A semialgebra $\mathcal S$ is a Set of subsets such that:
- $\emptyset, X \in\mathcal S$ where $X$ is the Universe.
- If $A,B \in\mathcal S$, then $A \cap B \in\mathcal S$
- If $A \in\mathcal S$, then $A^c = A_1 \cup A_2 \cup ...... \cup A_n$ where $A_i \in\mathcal S, \forall i$ and $A_j \cap A_m = \emptyset$, $\forall m \neq j$
Then:
Let $\mathcal S$ be a semialgebra and let $\mu_s : \mathcal S \to \mathbb R$ a measure of semialgebras.
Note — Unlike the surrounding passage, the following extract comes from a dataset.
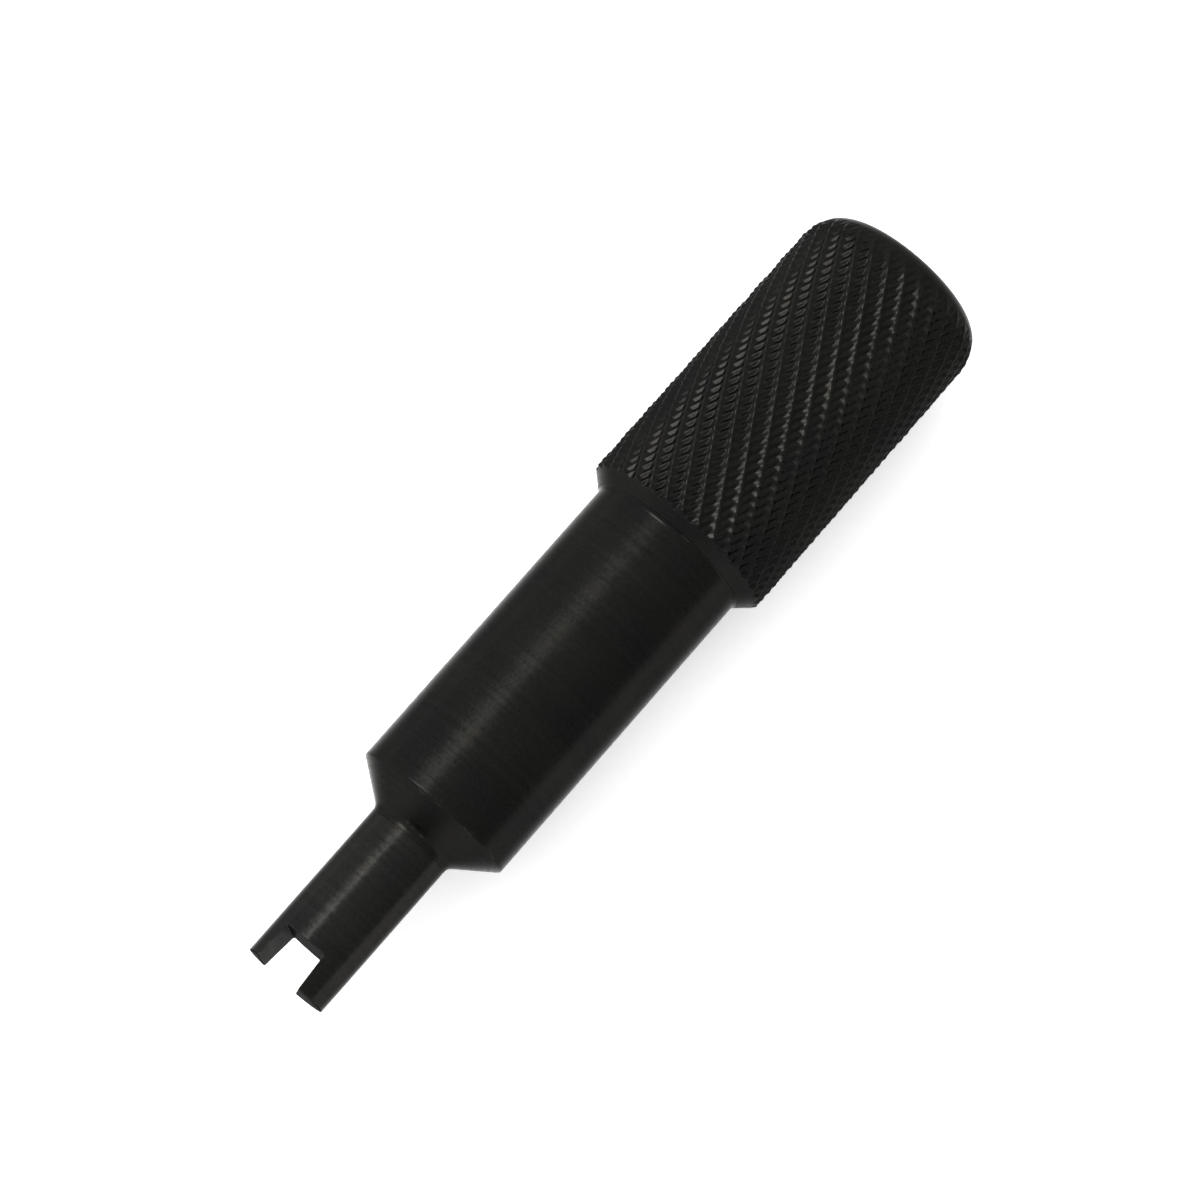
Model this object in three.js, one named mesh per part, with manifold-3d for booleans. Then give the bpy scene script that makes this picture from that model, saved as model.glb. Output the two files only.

Suppose that exists $S_n \in\mathcal S$ such that $X = \bigcup_{i=0}^n S_n$ and $\mu_s (S_n) < \infty $. Prove that there is one only measure of $\sigma$-algebra
$\mu :\sigma(\mathcal S)$ $\to \mathbb R$ such that $\mu (S) = \mu_s(S)$ $\forall S \in\mathcal S$.
Here $\sigma(\mathcal S)$ denotes the $\sigma$-algebra generated by semialgebra $\mathcal S$.
I have no clue about how to prove this.
There's a suggestion: Use that in the case that $\mu_s(X) < \infty$, the result is valid.